* start *
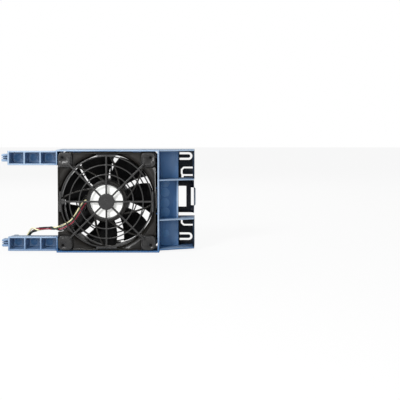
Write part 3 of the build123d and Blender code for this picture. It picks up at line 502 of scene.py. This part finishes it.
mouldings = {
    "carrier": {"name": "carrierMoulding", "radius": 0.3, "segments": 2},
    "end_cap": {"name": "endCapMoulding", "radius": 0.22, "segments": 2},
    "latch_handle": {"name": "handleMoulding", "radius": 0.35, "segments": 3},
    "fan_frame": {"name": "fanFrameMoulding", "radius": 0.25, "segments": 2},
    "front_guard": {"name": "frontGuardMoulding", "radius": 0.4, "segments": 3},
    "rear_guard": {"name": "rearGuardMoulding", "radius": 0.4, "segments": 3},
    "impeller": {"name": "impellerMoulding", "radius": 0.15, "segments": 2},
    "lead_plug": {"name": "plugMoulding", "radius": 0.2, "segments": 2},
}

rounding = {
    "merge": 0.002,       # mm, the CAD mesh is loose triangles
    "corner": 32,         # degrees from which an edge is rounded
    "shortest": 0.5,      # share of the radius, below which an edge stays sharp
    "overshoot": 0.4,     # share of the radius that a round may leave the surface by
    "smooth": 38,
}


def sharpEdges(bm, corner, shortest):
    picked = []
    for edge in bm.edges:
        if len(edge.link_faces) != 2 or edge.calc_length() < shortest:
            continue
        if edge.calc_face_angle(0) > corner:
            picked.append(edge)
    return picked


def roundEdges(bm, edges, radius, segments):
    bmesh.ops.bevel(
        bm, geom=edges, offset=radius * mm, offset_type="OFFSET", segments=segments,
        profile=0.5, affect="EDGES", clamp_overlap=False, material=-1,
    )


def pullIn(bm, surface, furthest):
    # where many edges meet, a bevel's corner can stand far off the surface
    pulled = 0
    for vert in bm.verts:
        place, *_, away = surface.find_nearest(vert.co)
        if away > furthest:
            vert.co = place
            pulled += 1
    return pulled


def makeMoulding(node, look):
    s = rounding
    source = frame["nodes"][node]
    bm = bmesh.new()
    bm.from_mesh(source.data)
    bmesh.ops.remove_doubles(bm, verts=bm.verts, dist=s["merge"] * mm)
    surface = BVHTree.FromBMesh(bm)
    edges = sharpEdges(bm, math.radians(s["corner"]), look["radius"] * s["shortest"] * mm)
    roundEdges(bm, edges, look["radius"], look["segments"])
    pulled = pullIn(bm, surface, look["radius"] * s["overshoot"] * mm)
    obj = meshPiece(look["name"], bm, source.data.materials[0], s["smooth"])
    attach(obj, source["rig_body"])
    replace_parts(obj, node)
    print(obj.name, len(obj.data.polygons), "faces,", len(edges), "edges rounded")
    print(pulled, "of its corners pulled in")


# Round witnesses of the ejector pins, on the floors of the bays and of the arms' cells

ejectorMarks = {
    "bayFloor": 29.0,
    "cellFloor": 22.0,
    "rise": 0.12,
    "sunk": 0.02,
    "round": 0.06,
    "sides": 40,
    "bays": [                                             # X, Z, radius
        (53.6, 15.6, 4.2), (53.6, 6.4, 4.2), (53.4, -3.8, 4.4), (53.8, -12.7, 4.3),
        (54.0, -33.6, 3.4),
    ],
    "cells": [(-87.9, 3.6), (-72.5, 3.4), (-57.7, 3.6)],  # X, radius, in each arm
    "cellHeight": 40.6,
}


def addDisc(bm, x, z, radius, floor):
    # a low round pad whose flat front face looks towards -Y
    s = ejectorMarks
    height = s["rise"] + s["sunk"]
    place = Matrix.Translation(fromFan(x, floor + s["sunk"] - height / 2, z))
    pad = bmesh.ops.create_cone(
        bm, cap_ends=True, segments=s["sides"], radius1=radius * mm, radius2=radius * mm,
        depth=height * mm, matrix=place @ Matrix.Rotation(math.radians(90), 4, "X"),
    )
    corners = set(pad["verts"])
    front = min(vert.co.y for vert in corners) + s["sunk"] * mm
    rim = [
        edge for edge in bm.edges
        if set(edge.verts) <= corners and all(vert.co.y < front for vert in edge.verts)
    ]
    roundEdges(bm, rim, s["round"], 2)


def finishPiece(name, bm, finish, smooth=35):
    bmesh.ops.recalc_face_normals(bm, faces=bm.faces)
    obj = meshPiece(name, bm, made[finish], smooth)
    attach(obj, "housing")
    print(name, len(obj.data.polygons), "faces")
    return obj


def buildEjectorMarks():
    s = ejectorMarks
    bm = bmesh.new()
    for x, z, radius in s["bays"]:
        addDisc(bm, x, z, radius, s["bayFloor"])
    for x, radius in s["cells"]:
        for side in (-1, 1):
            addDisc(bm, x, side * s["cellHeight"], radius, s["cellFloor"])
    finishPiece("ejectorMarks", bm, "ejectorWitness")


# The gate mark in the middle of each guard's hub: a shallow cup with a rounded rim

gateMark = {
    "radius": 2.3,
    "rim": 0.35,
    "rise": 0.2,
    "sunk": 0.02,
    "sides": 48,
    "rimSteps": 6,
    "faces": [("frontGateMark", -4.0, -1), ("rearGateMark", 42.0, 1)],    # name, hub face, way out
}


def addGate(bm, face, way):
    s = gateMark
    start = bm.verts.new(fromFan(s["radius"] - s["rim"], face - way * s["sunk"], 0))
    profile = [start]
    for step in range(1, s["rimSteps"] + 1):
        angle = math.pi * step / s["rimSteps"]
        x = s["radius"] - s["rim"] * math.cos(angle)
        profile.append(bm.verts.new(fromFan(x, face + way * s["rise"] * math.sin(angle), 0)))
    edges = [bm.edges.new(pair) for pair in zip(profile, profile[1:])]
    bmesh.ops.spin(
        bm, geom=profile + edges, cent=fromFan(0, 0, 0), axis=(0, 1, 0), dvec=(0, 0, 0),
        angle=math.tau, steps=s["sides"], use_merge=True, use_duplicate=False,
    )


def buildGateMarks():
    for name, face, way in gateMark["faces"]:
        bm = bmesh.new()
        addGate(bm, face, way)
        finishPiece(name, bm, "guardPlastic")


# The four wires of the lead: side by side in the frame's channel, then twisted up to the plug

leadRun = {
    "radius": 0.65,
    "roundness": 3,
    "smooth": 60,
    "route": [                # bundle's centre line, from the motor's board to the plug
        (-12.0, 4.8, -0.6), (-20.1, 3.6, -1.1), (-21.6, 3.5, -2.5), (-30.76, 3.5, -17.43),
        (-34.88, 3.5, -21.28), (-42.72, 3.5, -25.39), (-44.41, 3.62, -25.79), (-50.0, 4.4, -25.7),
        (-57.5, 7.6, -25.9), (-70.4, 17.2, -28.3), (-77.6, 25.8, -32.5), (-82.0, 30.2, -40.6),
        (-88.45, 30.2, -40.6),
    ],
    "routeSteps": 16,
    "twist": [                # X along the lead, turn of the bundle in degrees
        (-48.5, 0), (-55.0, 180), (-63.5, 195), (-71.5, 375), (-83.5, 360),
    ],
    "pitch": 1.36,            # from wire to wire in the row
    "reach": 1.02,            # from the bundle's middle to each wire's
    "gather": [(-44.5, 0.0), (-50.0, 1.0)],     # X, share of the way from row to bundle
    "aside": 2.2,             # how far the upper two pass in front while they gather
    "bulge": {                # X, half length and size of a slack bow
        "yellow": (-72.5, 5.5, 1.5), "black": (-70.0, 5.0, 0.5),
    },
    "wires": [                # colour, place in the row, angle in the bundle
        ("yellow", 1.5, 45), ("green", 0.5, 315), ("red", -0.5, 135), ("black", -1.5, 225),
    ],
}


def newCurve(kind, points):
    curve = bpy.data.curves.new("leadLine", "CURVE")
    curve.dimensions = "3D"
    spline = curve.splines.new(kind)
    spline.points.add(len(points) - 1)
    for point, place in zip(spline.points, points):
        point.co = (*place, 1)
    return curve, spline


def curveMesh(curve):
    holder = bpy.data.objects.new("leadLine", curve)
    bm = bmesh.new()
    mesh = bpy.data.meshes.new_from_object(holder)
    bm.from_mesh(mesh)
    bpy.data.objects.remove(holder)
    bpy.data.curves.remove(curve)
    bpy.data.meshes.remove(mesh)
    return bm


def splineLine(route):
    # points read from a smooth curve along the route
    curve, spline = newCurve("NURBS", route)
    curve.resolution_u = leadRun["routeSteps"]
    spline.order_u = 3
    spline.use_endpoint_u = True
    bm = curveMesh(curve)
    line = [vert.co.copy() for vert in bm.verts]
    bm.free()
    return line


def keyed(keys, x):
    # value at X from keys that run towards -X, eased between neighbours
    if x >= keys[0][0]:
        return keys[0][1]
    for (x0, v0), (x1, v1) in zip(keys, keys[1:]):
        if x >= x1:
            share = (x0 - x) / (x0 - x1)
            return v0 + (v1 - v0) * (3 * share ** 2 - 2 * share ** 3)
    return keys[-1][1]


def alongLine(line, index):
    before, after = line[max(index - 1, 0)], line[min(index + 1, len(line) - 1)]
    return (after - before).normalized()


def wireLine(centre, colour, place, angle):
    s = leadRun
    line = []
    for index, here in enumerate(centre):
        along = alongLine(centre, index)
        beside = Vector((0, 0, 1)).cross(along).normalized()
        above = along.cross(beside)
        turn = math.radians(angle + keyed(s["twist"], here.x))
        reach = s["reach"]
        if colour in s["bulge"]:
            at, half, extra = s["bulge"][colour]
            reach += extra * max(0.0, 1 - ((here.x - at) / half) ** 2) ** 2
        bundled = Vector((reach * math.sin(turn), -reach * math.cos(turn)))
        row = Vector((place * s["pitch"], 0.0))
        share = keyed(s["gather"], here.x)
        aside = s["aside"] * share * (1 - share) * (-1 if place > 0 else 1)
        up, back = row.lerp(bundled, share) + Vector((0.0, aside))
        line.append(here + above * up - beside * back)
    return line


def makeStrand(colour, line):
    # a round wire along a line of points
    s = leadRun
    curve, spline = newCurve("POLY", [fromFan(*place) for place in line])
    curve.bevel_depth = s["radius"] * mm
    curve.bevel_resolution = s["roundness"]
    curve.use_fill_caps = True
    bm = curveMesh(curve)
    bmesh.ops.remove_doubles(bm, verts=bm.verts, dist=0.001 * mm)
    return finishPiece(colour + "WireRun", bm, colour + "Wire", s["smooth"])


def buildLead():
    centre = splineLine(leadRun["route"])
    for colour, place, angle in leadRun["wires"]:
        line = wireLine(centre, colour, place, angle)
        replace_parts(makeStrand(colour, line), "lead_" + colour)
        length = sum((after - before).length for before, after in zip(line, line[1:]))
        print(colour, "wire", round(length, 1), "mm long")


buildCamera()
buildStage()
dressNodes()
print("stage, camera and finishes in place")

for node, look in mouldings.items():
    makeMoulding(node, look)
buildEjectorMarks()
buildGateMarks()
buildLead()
* end *
Exercise prompt - Copy each line that contains the word "attach".

Written answer -
    attach(obj, source["rig_body"])
    attach(obj, "housing")